((

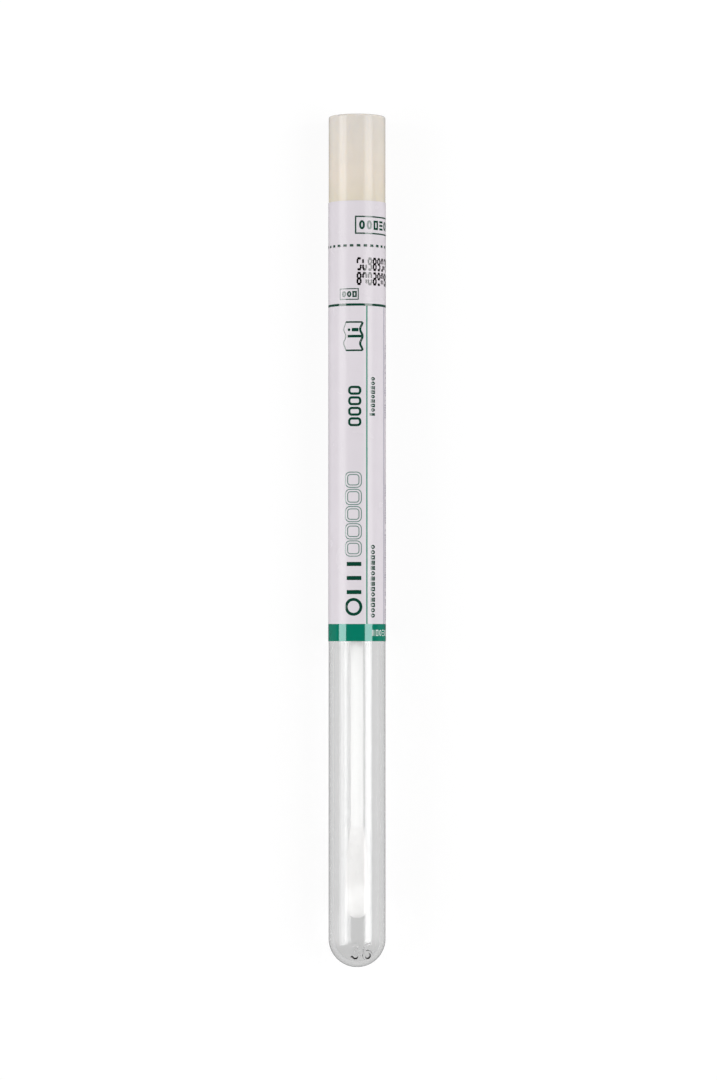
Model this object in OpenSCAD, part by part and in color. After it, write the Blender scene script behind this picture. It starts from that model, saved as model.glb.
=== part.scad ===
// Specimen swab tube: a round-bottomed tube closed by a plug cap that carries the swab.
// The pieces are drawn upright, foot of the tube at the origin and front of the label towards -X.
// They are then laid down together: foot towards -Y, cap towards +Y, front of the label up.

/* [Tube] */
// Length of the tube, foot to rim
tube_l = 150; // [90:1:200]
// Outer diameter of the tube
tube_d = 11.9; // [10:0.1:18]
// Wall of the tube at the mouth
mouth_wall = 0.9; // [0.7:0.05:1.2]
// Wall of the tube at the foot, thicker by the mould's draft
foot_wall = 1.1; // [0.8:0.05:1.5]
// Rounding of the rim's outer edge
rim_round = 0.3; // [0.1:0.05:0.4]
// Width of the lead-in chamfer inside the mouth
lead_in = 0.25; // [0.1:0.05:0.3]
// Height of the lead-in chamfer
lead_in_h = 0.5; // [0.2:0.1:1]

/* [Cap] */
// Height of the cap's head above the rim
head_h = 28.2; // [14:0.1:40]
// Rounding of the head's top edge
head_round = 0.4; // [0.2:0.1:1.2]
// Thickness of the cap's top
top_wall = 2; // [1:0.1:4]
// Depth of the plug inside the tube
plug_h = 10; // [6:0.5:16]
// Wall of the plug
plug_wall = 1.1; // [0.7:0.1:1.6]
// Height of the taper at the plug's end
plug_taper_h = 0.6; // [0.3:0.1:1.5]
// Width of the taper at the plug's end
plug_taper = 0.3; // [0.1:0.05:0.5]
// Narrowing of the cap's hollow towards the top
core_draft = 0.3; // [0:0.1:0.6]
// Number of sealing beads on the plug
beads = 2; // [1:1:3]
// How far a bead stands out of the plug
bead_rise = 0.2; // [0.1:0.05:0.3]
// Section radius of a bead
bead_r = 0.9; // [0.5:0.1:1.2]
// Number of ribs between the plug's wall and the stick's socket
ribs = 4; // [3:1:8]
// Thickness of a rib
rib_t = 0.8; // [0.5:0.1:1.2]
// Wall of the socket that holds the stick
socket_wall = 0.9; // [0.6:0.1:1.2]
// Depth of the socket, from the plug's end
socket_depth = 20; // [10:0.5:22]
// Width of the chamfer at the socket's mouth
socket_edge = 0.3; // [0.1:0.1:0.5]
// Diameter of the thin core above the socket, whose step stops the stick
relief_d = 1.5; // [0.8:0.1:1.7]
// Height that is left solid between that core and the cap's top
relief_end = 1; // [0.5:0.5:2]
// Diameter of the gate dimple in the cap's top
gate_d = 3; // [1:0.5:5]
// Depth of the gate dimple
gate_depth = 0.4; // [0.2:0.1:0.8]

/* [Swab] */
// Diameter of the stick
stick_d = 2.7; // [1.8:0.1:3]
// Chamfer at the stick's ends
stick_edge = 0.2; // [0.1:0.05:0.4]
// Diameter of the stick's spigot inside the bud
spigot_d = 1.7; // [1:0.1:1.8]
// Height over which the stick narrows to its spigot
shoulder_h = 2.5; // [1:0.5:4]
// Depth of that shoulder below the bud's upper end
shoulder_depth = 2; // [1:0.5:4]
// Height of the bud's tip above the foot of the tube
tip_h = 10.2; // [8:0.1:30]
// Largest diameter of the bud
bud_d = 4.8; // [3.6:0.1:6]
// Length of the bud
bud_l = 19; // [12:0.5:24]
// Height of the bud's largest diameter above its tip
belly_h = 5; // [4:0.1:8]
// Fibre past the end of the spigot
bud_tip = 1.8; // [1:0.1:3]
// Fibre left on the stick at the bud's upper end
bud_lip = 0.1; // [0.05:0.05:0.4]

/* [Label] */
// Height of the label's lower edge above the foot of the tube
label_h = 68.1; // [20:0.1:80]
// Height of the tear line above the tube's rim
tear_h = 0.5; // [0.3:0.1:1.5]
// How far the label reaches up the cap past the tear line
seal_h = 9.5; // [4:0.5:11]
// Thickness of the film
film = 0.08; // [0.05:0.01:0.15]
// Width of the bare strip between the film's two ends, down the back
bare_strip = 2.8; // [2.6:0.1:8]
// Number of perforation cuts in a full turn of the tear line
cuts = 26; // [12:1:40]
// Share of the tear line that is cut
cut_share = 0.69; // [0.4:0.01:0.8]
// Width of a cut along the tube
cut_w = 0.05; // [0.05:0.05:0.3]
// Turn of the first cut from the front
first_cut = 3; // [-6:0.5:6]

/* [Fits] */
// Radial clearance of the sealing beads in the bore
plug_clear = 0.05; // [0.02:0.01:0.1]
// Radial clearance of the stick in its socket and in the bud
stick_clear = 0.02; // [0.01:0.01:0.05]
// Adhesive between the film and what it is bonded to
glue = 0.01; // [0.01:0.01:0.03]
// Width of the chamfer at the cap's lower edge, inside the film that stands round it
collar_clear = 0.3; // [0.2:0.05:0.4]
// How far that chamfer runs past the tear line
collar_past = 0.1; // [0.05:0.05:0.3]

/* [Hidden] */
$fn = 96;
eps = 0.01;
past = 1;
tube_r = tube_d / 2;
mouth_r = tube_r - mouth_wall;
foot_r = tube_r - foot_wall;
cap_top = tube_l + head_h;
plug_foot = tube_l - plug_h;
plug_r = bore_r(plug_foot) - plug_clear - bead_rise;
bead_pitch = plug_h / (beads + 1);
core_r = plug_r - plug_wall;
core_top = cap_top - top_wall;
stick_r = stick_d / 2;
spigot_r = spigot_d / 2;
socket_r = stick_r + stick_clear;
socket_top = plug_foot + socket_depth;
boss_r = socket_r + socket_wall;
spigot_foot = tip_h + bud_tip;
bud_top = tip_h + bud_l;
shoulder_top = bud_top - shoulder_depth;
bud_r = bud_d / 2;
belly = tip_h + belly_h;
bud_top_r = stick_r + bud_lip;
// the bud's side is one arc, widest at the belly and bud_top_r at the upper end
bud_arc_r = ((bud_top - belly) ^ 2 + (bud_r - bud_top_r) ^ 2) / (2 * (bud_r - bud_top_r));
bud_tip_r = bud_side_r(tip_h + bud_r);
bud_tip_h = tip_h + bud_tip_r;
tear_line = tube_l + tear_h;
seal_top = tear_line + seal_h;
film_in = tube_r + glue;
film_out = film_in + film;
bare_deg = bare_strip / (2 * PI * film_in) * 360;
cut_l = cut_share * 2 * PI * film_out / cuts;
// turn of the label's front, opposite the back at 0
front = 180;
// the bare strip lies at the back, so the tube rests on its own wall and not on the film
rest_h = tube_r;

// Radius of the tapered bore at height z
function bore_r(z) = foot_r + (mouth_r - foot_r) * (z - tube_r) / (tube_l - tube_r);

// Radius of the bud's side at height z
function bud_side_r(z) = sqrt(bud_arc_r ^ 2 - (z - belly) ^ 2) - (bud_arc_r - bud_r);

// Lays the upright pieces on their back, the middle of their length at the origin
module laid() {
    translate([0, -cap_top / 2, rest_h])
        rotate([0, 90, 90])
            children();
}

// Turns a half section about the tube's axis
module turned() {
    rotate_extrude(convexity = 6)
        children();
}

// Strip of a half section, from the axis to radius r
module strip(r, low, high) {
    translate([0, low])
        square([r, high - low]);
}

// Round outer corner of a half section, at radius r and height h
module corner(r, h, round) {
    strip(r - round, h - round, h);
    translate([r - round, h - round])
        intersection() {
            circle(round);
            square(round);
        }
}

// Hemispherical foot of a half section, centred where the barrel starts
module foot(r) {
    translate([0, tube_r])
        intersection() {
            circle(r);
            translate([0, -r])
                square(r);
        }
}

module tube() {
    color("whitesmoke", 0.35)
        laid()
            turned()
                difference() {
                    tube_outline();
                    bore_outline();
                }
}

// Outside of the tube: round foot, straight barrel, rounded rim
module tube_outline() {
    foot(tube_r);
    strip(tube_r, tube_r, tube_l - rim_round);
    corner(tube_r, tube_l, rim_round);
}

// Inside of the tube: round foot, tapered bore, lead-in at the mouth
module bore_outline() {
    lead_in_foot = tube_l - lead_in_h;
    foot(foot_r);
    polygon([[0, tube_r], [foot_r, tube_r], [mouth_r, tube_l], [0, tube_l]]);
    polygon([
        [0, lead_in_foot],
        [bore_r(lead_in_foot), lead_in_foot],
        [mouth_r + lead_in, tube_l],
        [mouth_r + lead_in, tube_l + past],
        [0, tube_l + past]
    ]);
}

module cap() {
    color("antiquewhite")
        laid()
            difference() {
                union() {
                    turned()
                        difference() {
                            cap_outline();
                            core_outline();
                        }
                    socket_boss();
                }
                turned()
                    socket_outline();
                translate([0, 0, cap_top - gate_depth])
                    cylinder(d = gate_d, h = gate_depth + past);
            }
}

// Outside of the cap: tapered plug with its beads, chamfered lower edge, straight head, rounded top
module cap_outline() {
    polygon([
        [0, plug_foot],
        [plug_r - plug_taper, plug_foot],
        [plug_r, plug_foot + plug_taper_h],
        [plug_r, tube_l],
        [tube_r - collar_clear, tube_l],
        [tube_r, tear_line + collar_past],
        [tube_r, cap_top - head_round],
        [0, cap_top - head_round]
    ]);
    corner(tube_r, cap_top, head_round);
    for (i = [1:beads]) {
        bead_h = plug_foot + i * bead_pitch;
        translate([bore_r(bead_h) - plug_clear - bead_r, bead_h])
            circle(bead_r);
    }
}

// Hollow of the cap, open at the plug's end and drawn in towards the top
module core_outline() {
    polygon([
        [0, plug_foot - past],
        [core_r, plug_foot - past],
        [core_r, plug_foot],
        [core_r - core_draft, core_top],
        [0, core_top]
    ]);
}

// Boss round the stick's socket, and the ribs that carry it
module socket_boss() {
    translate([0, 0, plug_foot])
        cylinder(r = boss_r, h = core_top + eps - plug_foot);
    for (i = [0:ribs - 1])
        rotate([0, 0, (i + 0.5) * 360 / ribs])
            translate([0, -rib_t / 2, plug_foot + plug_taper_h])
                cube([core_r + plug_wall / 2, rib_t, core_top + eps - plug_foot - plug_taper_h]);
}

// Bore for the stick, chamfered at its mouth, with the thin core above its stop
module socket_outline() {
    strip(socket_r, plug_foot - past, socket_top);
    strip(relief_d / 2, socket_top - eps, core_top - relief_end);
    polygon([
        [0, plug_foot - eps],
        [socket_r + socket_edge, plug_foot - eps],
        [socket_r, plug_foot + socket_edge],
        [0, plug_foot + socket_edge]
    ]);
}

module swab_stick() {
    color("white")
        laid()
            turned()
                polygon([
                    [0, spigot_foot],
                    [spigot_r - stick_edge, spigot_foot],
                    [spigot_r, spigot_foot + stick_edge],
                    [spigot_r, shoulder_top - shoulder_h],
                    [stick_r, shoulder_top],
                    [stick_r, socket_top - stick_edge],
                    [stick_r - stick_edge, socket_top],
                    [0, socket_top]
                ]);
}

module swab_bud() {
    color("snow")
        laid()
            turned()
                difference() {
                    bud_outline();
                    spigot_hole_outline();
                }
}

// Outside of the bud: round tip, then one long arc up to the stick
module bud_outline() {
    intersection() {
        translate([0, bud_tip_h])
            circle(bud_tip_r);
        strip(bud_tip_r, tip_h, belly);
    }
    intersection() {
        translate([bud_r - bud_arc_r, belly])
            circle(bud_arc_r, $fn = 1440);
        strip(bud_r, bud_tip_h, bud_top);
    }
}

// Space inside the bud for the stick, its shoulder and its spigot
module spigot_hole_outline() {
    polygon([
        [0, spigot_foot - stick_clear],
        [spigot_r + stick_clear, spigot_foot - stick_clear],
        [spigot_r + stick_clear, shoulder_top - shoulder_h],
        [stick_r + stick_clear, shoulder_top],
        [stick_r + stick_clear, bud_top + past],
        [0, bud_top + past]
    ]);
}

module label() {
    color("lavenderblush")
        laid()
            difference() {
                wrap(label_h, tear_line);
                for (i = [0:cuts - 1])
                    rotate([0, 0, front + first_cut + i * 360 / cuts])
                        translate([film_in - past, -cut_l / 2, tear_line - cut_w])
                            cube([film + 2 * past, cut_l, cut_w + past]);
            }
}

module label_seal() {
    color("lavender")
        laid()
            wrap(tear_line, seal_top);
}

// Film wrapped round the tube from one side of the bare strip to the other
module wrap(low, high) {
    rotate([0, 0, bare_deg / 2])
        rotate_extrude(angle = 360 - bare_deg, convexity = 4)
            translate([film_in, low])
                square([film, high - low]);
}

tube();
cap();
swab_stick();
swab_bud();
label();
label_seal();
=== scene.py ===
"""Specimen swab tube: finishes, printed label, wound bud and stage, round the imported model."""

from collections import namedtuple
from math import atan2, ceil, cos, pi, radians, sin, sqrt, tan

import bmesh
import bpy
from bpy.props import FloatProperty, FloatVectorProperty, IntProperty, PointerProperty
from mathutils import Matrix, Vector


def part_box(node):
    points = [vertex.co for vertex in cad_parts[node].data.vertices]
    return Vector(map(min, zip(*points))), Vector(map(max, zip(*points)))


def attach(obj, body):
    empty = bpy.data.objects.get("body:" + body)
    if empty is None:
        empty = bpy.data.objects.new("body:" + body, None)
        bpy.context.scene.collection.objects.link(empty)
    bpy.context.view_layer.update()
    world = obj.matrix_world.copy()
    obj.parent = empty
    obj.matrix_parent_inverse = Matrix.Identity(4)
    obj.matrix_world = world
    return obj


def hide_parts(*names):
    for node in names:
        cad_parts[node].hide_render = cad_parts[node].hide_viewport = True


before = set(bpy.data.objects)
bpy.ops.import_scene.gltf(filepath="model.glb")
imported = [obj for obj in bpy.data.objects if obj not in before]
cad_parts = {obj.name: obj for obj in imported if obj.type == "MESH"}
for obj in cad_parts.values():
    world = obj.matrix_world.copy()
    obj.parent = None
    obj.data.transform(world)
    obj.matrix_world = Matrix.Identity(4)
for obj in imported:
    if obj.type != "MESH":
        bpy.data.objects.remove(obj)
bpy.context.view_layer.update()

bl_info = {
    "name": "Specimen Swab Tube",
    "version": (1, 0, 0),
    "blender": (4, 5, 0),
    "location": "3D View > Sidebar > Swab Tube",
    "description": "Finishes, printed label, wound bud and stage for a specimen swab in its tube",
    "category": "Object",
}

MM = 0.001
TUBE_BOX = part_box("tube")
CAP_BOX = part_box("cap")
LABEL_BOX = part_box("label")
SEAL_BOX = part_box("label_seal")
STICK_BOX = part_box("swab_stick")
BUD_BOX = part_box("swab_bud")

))

→ **EXERCISE DIRECTIONS**:
Give back exactly the stretch that opens on the line with "to the other" and closes on the line with "bpy.data.objects.remove(obj)".

→ **SOLUTION BELOW**:
// Film wrapped round the tube from one side of the bare strip to the other
module wrap(low, high) {
    rotate([0, 0, bare_deg / 2])
        rotate_extrude(angle = 360 - bare_deg, convexity = 4)
            translate([film_in, low])
                square([film, high - low]);
}

tube();
cap();
swab_stick();
swab_bud();
label();
label_seal();
=== scene.py ===
"""Specimen swab tube: finishes, printed label, wound bud and stage, round the imported model."""

from collections import namedtuple
from math import atan2, ceil, cos, pi, radians, sin, sqrt, tan

import bmesh
import bpy
from bpy.props import FloatProperty, FloatVectorProperty, IntProperty, PointerProperty
from mathutils import Matrix, Vector


def part_box(node):
    points = [vertex.co for vertex in cad_parts[node].data.vertices]
    return Vector(map(min, zip(*points))), Vector(map(max, zip(*points)))


def attach(obj, body):
    empty = bpy.data.objects.get("body:" + body)
    if empty is None:
        empty = bpy.data.objects.new("body:" + body, None)
        bpy.context.scene.collection.objects.link(empty)
    bpy.context.view_layer.update()
    world = obj.matrix_world.copy()
    obj.parent = empty
    obj.matrix_parent_inverse = Matrix.Identity(4)
    obj.matrix_world = world
    return obj


def hide_parts(*names):
    for node in names:
        cad_parts[node].hide_render = cad_parts[node].hide_viewport = True


before = set(bpy.data.objects)
bpy.ops.import_scene.gltf(filepath="model.glb")
imported = [obj for obj in bpy.data.objects if obj not in before]
cad_parts = {obj.name: obj for obj in imported if obj.type == "MESH"}
for obj in cad_parts.values():
    world = obj.matrix_world.copy()
    obj.parent = None
    obj.data.transform(world)
    obj.matrix_world = Matrix.Identity(4)
for obj in imported:
    if obj.type != "MESH":
        bpy.data.objects.remove(obj)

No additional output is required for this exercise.